En Turquie, l’âge minimum légal pour se marier est de 17 ans, avec l’autorisation des parents. La loi autorise le mariage dès 16 ans dans certaines « circonstances exceptionnelles », avec l’aval d’un juge. Du fait de l’écart d’âge, si le mari est majeur, il risque en effet aujourd’hui la prison. Lorsqu’un enfant naît de cette union civilement non officielle, le médecin a le devoir de le notifier à la justice. Dans un pays où l’on compte aujourd’hui quelques 4 000 procédures judiciaires ouvertes, cette loi viserait en somme à trouver une solution de justice pour les mariages précoces. Une perspective qui ne ravit pas non plus les femmes turques. Parmi elles, la vice-présidente est la fille cadette du président Erdogan, avaient exprimé leur inquiétude : « Comment la volonté propre d’une jeune fille peut-elle être identifiée ? », s’était-elle interrogée.

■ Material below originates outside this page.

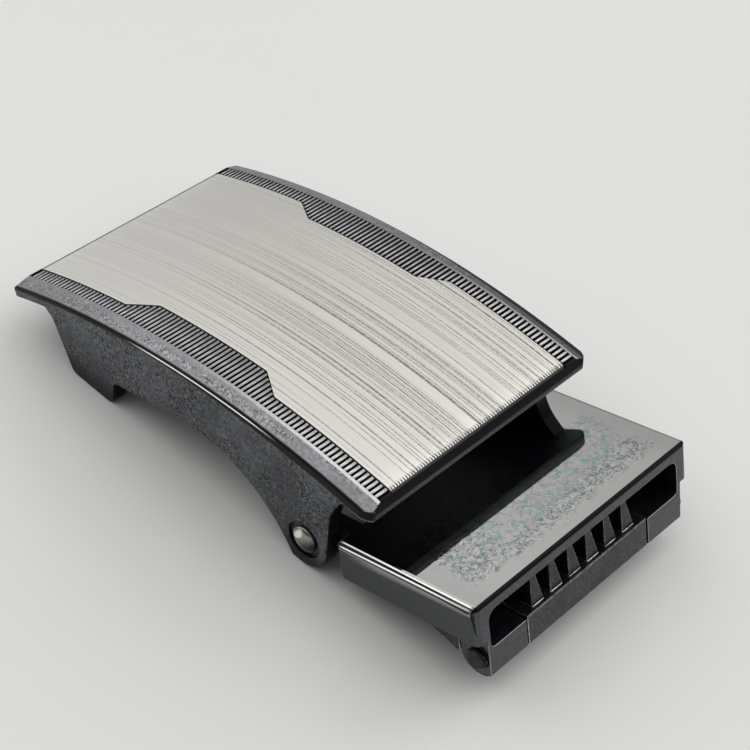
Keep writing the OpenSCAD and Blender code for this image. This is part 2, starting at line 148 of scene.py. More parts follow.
class ShaderGraph:
    """Adds and links the nodes of one tree, left to right."""

    def __init__(self, tree: bpy.types.NodeTree) -> None:
        """Keeps the tree that nodes are added to."""
        self.tree = tree
        self._count = 0

    def add(self, kind: str, inputs: dict[Any, Any] | None = None,
            **settings: Any) -> bpy.types.Node:
        """Adds a node, sets its properties and feeds its inputs.

        Args:
            kind: Blender's name of the node type.
            inputs: Signals, numbers or colours, by the input's name or index.
            **settings: Properties of the node, by name.

        Returns:
            The new node.
        """
        node = self.tree.nodes.new(kind)
        column, row = divmod(self._count, NODES_PER_COLUMN)
        node.location = (NODE_WIDTH * column, -NODE_HEIGHT * row)
        self._count += 1
        for name, value in settings.items():
            setattr(node, name, value)
        for key, value in (inputs or {}).items():
            self._feed(node.inputs[key], value)
        return node

    def _feed(self, socket: bpy.types.NodeSocket, value: Any) -> None:
        """Links an input to a signal, or sets it to a plain value.

        Args:
            socket: The input socket.
            value: A signal, a number, a colour or a vector.
        """
        if isinstance(value, Signal):
            self.tree.links.new(value.socket, socket)
        elif isinstance(value, tuple) and socket.type == "RGBA":
            socket.default_value = (*value, 1.0)
        else:
            socket.default_value = value

    def put(self, kind: str, inputs: dict[Any, Any] | None = None, output: int | str = 0,
            **settings: Any) -> Signal:
        """Adds a node and gives one of its outputs.

        Args:
            kind: Blender's name of the node type.
            inputs: Signals, numbers or colours, by the input's name or index.
            output: Name or index of the output.
            **settings: Properties of the node, by name.

        Returns:
            The output's signal.
        """
        return Signal(self, self.add(kind, inputs, **settings).outputs[output])

    def math(self, operation: str, *values: Any) -> Signal:
        """Adds one step of arithmetic on one to three values."""
        return self.put("ShaderNodeMath", dict(enumerate(values)), operation=operation)

    def ramp(self, value: Any, low: float, high: float, smooth: bool = True) -> Signal:
        """Maps a value from low..high to 0..1, held at both ends.

        Args:
            value: The signal.
            low: Value that gives 0.
            high: Value that gives 1; it may be under low.
            smooth: Whether the ends are eased.

        Returns:
            The mapped signal.
        """
        limits = {"Value": value, "From Min": min(low, high), "From Max": max(low, high)}
        rising = self.put("ShaderNodeMapRange", limits,
                          interpolation_type="SMOOTHSTEP" if smooth else "LINEAR")
        return rising if low <= high else 1.0 - rising

    def stripe(self, value: Any, start: float, stop: float, soft: float) -> Signal:
        """Gives 1 between start and stop, fading to 0 over the soft width at each end.

        Args:
            value: The signal.
            start: Where the stripe begins.
            stop: Where the stripe ends.
            soft: Width of each fade.

        Returns:
            The stripe's signal.
        """
        return (self.ramp(value, start - soft, start + soft)
                * self.ramp(value, stop + soft, stop - soft))

    def mix(self, factor: Any, a: Any, b: Any) -> Signal:
        """Mixes two colours: a where the factor is 0, b where it is 1."""
        return self.put("ShaderNodeMix", {"Factor": factor, "A": a, "B": b}, "Result",
                        data_type="RGBA")

    def blend(self, factor: Any, a: Any, b: Any) -> Signal:
        """Mixes two numbers: a where the factor is 0, b where it is 1."""
        return self.put("ShaderNodeMix", {"Factor": factor, "A": a, "B": b}, "Result",
                        data_type="FLOAT")

    def dot(self, vector: Signal, axis: Sequence[float]) -> Signal:
        """Measures a position along an axis."""
        return self.put("ShaderNodeVectorMath", {0: vector, 1: tuple(axis)}, "Value",
                        operation="DOT_PRODUCT")

    def split(self, vector: Signal) -> list[Signal]:
        """Gives the X, Y and Z of a vector."""
        node = self.add("ShaderNodeSeparateXYZ", {0: vector})
        return [Signal(self, socket) for socket in node.outputs]

    def join(self, x: Any, y: Any, z: Any) -> Signal:
        """Makes a vector of three numbers or signals."""
        return self.put("ShaderNodeCombineXYZ", {0: x, 1: y, 2: z})

    def place(self) -> Signal:
        """Reads the object's own coordinates, in millimetres."""
        where = self.put("ShaderNodeTexCoord", output="Object")
        return self.put("ShaderNodeMapping", {"Vector": where, "Scale": (1 / MM, 1 / MM, 1 / MM)})

    def far_half(self, where: Signal) -> Signal:
        """Gives 1 on the far side of the buckle and 0 on the near side."""
        return self.ramp(self.dot(where, ACROSS), -SIDE_FADE, SIDE_FADE)

    def noise(self, vector: Signal, scale: float, detail: float = 3.0, rough: float = 0.55,
              distortion: float = 0.0) -> Signal:
        """Adds a noise texture.

        Args:
            vector: The position.
            scale: Noise scale for that position.
            detail: Number of octaves.
            rough: Share of each finer octave.
            distortion: How far the pattern is bent.

        Returns:
            The noise, about 0.5 on average.
        """
        return self.put("ShaderNodeTexNoise", {
            "Vector": vector, "Scale": scale, "Detail": detail, "Roughness": rough,
            "Distortion": distortion})

    def streaks(self, vector: Signal, width: float, along: float, sway: float) -> Signal:
        """Gives each brush line across Y its own random value, which drifts slowly along X.

        Args:
            vector: The position, in millimetres.
            width: Width of a line.
            along: Noise scale along a line.
            sway: How far the value drifts along a line.

        Returns:
            The value, mostly from 0 to 1.
        """
        x, y, _ = self.split(vector)
        row = self.math("FLOOR", y / width)
        own = self.put("ShaderNodeTexWhiteNoise", {"W": row + 0.5}, "Value",
                       noise_dimensions="1D")
        row_spacing = 3.7
        drift = self.noise(self.join(x * along, row * row_spacing, 0.0), 1.0, 2.0, 0.6) - 0.5
        return drift * sway + own

    def contour(self, value: Signal, level: float, width: float) -> Signal:
        """Gives 1 where a value crosses a level, fading to 0 over the width beside it."""
        return self.ramp(abs(value - level), width, 0.0)

    def bump(self, height: Signal, strength: float, depth_mm: float) -> Signal:
        """Turns a height of about 0 to 1 into a shading normal."""
        return self.put("ShaderNodeBump", {
            "Height": height, "Strength": strength, "Distance": depth_mm * MM}, "Normal")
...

La presse avait elle aussi quasi-unanimement condamné une initiative « médiévale ». Le quotidien kémaliste SÖZCÜ dénonçait le caractère « rétrograde » et « misogyne » de la politique familiale du gouvernement. « Les jeunes filles qui ne voulaient pas de leur mari, qui ignorent encore tout de la vie de couple et qui ont été poussées au mariage par leur famille, doivent impérativement être protégées ». Le Fonds des Nations unies pour l’enfance (Unicef) s’était joint aux opposants au projet, faisant état de sa « profonde préoccupation » au sujet du projet de loi initial qui « affaiblirait la capacité de la Turquie à lutter contre les agressions sexuelles et les mariages précoces ».